Nowhere is this more evident than in the generation of the Unique Trade Identifier (UTI), an alphanumeric code allowing repositories to reconcile reported ETDs and OTCs. Regulators failed to clarify which counterparty to the trade develop the UTI. As such, it was not uncommon for both counterparties to a transaction to report a different UTI. This means a significant amount of data is being reported but cannot be reconciled by the trade repository thereby undermining the entire premise of EMIR as regulators are unable to spot systemic risk build-ups in the derivatives market. Industry experts have recommended ESMA follow the example laid down by the Commodity Futures Trading Commission (CFTC) and allow for single sided reporting to trade repositories/swap data repositories.
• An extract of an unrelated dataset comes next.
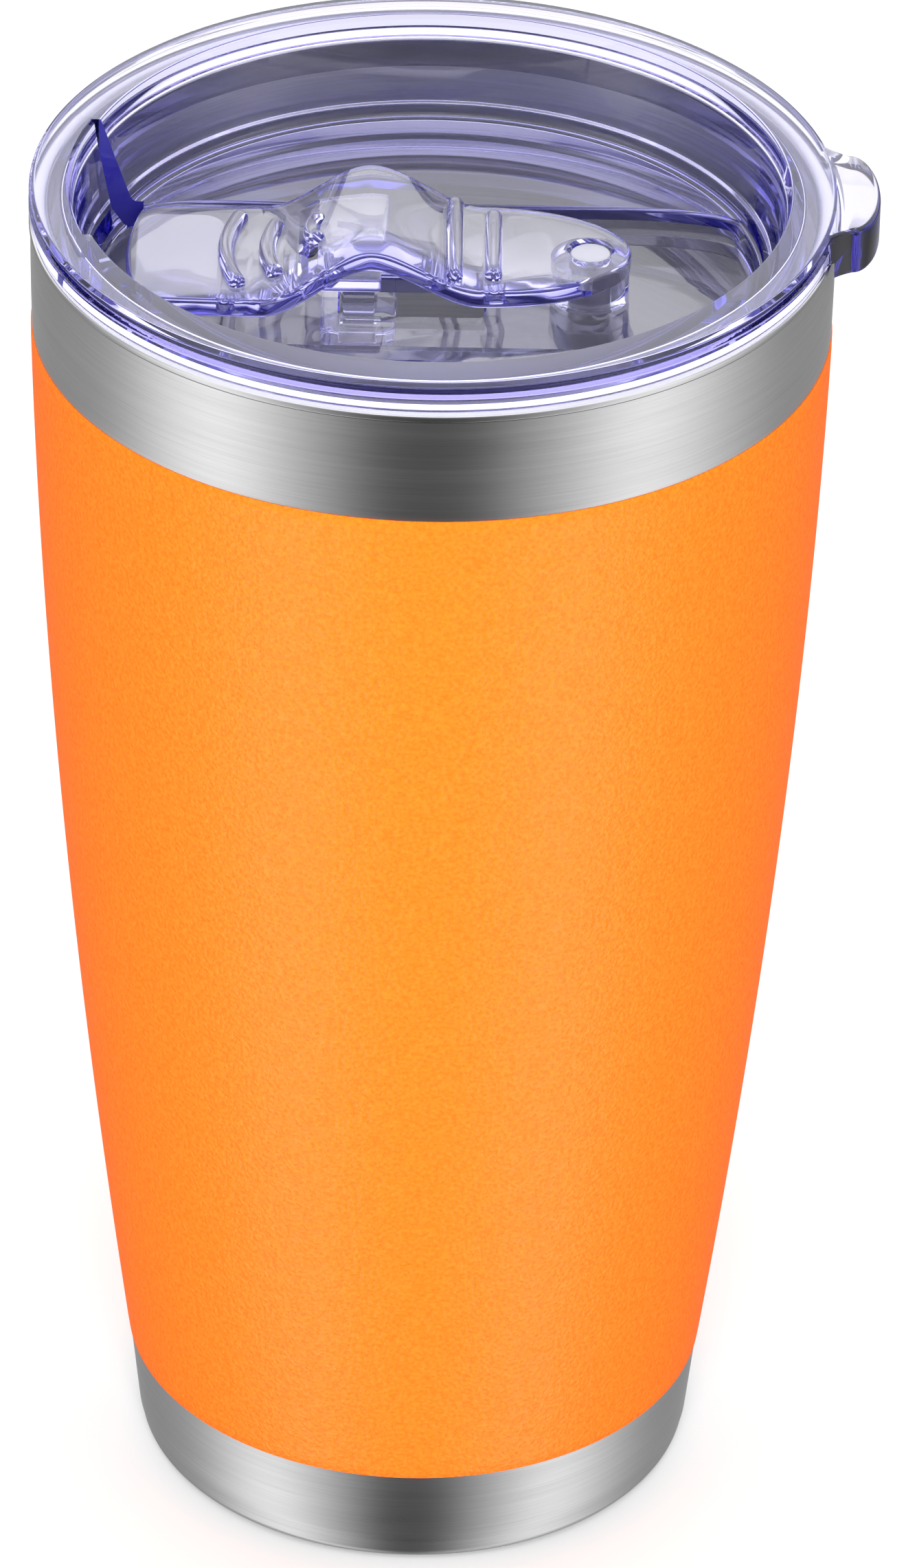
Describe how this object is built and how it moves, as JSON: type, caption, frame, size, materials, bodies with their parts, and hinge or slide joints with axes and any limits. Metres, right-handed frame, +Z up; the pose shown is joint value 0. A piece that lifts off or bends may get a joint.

Should SFTR prove to be prohibitively onerous for fund managers, they may avoid engaging in securities lending. As with EMIR, most fund managers sought third party delegated reporting at a reasonable price and this cost has not really been an issue. Lee doubted asset managers would exit securities lending because of SFTR reporting. “The additional disclosure obligations under SFTR can be delegated to a third party provider and I do not believe these extra costs will deter asset managers or any asset owner from participating in securities lending,” said Lee.

Regulators are increasingly scrutinising activities in the shadow banking system including securities lending. “Regulators in major financial centres have reviewed securities lending practices in detail and made a number of recommendations which have been taken on by agent banks and asset managers. That is not to say further regulation will not happen but a modicum of increased participation in securities lending by asset owners is unlikely to result in increased regulation in the near-term,” said Lee.

The growing proportion of asset managers and asset owners engaging in this practice does present opportunities such as a guaranteed fixed income in volatile markets. However, firms must be careful about how they approach securities lending.